* _WHAT YOU ARE ASKED TO DO_
Write out all of the lines below, exactly and completely.

* _DATA BLOCK_
○ ○ ○ ○ ○ ○ ○

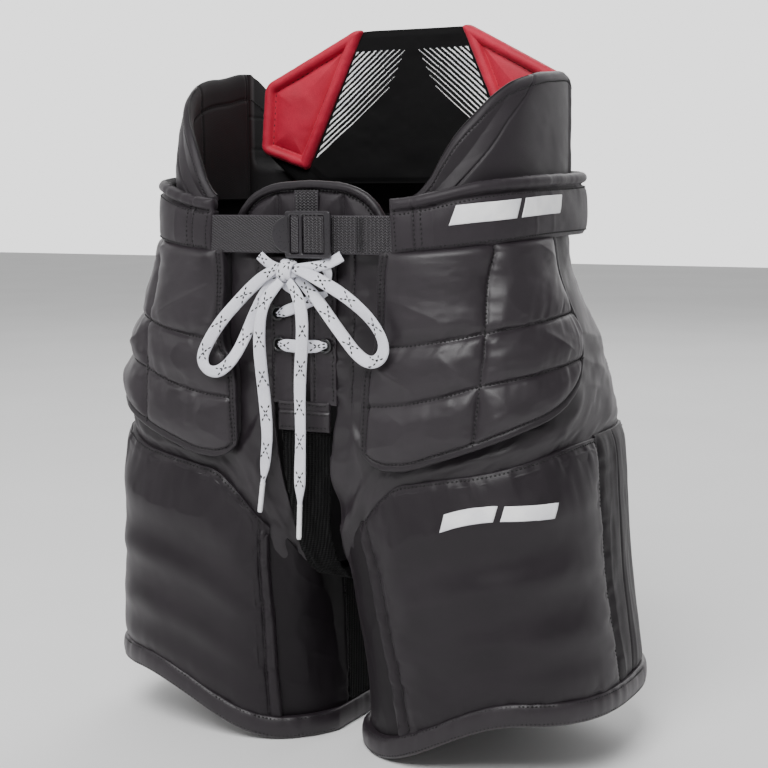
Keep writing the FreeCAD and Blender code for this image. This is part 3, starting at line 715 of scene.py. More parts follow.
    # -------- thigh block
    ST = 9.5
    p = Patch(sd, lambda z, f=fin: f(z) - (5.2 if sd > 0 else 4.6), -3.6, lambda th, x: hem(x) + 12.6, lambda th, x: leg_top(th) - 0.2, 220, 240, 0.4, 0.4, 120)
    V_ = p.v
    side_f = ease((p.d0 - ST) / 26) * ease(p.d1 / 26) * (0.32 + 0.68 * ease((-14 - p.th) / 34) if sd > 0 else 0.16 + 0.84 * ease((-34 - p.th) / 26))
    vw = V_ + 0.02 * vnoise(p.a / 60, 0.3, seed=58 + sdn)
    bul = (4.6 * np.exp(-((vw - .80) / .10) ** 2) + 4.2 * np.exp(-((vw - .535) / .072) ** 2)
           + 3.0 * np.exp(-((vw - .285) / .066) ** 2) + 1.8 * np.exp(-((vw - .10) / .06) ** 2))
    dmin = smin(smin(np.abs(p.d0 - ST), p.d1, 6), smin(p.e0, p.e1, 6), 6)
    h = 2.1 + 2.4 * (1 - np.exp(-np.maximum(dmin, 0) / 5)) + 0.9 * bul * side_f
    h = h + 0.55 * fbm(p.a / 40, p.z / 34, seed=51 + sdn) * ease(dmin / 12)
    for dd, ll, sq, am in ((p.e1, p.a, 53, 1.7), (np.abs(p.d0 - ST), p.z, 54, 1.2), (p.d1, p.z, 55, 1.3), (p.e0, p.a, 56, 0.9)):
        reach = 13 if sq == 53 else 8
        h = h + am * np.exp(-dd / reach) * (1 - np.exp(-dd / 1.6)) * vnoise(ll / 5.6, dd / 30 + sq, seed=sq + sdn)
        h = h + 0.5 * am * np.exp(-dd / (reach * 1.6)) * (1 - np.exp(-dd / 1.6)) * vnoise(ll / 10.6, dd / 40 + sq, seed=sq + 7 + sdn)
    h = np.where(dmin > 5.5, np.maximum(h, 3.95), h)
    h = np.minimum(h, 3.6 + 0.16 * p.e1 + 0.35 * vnoise(p.a / 5.0, 0.6, seed=59 + sdn))
    h = h - 0.7 * groove(p.d0 - ST, 0.9)
    strip = p.d0 < ST
    h = h + strip * (1.2 * np.sqrt(np.clip(1 - ((p.d0 - ST / 2) / (ST / 2)) ** 2, 0, 1)) + 0.9 * vnoise(p.z / 5.2, p.d0 / 9, seed=57 + sdn) * ease(p.z / 200 + 0.35))
    edge_dive = np.exp(-p.e1 / 2.2)
    h = h * (1 - edge_dive) + 1.4 * edge_dive
    q = np.exp(-p.d0 / 1.6)
    h = h * (1 - q) + 1.5 * q
    q = np.exp(-p.d1 / 1.8)
    h = h * (1 - q) + 2.0 * q
    q = np.exp(-p.e0 / 2.0)
    h = h * (1 - q) + 2.6 * q
    F, B = p.at(h), p.at(h * 0 - 3.2)
    o = shell_mesh("thigh_pad_" + nm, F, B, [NYLON_LEG_PAINTED_SHADE, LINING], sd, 1, 0)
    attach(o, leg)
    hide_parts("thigh_cover_" + nm)
    sew(leg, F, line_d(p, p.d0, ST, 0, 3, -3), sd, **ST1)
    sew(leg, F, line_d(p, p.d1, 1.6, 0, 3, -3), sd, **ST1)
    if sd > 0:
        THIGH = (p, F)
    i0 = int(np.argmax(p.a[:, -1] > ST))
    sew(leg, F, line_d(p, p.e1, 1.9, 1, i0, -3), sd, **ST1)
    sew(leg, F, line_d(p, p.e0, 1.6, 1, 2, -2), sd, **ST1)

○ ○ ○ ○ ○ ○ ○

* _THE SOLUTION_
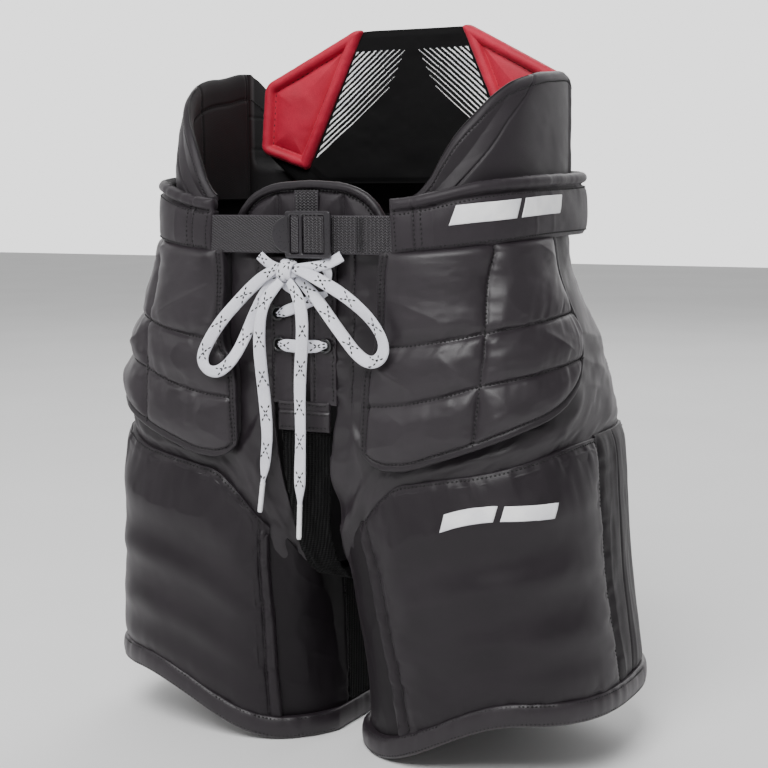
Keep writing the FreeCAD and Blender code for this image. This is part 3, starting at line 715 of scene.py. More parts follow.
    # -------- thigh block
    ST = 9.5
    p = Patch(sd, lambda z, f=fin: f(z) - (5.2 if sd > 0 else 4.6), -3.6, lambda th, x: hem(x) + 12.6, lambda th, x: leg_top(th) - 0.2, 220, 240, 0.4, 0.4, 120)
    V_ = p.v
    side_f = ease((p.d0 - ST) / 26) * ease(p.d1 / 26) * (0.32 + 0.68 * ease((-14 - p.th) / 34) if sd > 0 else 0.16 + 0.84 * ease((-34 - p.th) / 26))
    vw = V_ + 0.02 * vnoise(p.a / 60, 0.3, seed=58 + sdn)
    bul = (4.6 * np.exp(-((vw - .80) / .10) ** 2) + 4.2 * np.exp(-((vw - .535) / .072) ** 2)
           + 3.0 * np.exp(-((vw - .285) / .066) ** 2) + 1.8 * np.exp(-((vw - .10) / .06) ** 2))
    dmin = smin(smin(np.abs(p.d0 - ST), p.d1, 6), smin(p.e0, p.e1, 6), 6)
    h = 2.1 + 2.4 * (1 - np.exp(-np.maximum(dmin, 0) / 5)) + 0.9 * bul * side_f
    h = h + 0.55 * fbm(p.a / 40, p.z / 34, seed=51 + sdn) * ease(dmin / 12)
    for dd, ll, sq, am in ((p.e1, p.a, 53, 1.7), (np.abs(p.d0 - ST), p.z, 54, 1.2), (p.d1, p.z, 55, 1.3), (p.e0, p.a, 56, 0.9)):
        reach = 13 if sq == 53 else 8
        h = h + am * np.exp(-dd / reach) * (1 - np.exp(-dd / 1.6)) * vnoise(ll / 5.6, dd / 30 + sq, seed=sq + sdn)
        h = h + 0.5 * am * np.exp(-dd / (reach * 1.6)) * (1 - np.exp(-dd / 1.6)) * vnoise(ll / 10.6, dd / 40 + sq, seed=sq + 7 + sdn)
    h = np.where(dmin > 5.5, np.maximum(h, 3.95), h)
    h = np.minimum(h, 3.6 + 0.16 * p.e1 + 0.35 * vnoise(p.a / 5.0, 0.6, seed=59 + sdn))
    h = h - 0.7 * groove(p.d0 - ST, 0.9)
    strip = p.d0 < ST
    h = h + strip * (1.2 * np.sqrt(np.clip(1 - ((p.d0 - ST / 2) / (ST / 2)) ** 2, 0, 1)) + 0.9 * vnoise(p.z / 5.2, p.d0 / 9, seed=57 + sdn) * ease(p.z / 200 + 0.35))
    edge_dive = np.exp(-p.e1 / 2.2)
    h = h * (1 - edge_dive) + 1.4 * edge_dive
    q = np.exp(-p.d0 / 1.6)
    h = h * (1 - q) + 1.5 * q
    q = np.exp(-p.d1 / 1.8)
    h = h * (1 - q) + 2.0 * q
    q = np.exp(-p.e0 / 2.0)
    h = h * (1 - q) + 2.6 * q
    F, B = p.at(h), p.at(h * 0 - 3.2)
    o = shell_mesh("thigh_pad_" + nm, F, B, [NYLON_LEG_PAINTED_SHADE, LINING], sd, 1, 0)
    attach(o, leg)
    hide_parts("thigh_cover_" + nm)
    sew(leg, F, line_d(p, p.d0, ST, 0, 3, -3), sd, **ST1)
    sew(leg, F, line_d(p, p.d1, 1.6, 0, 3, -3), sd, **ST1)
    if sd > 0:
        THIGH = (p, F)
    i0 = int(np.argmax(p.a[:, -1] > ST))
    sew(leg, F, line_d(p, p.e1, 1.9, 1, i0, -3), sd, **ST1)
    sew(leg, F, line_d(p, p.e0, 1.6, 1, 2, -2), sd, **ST1)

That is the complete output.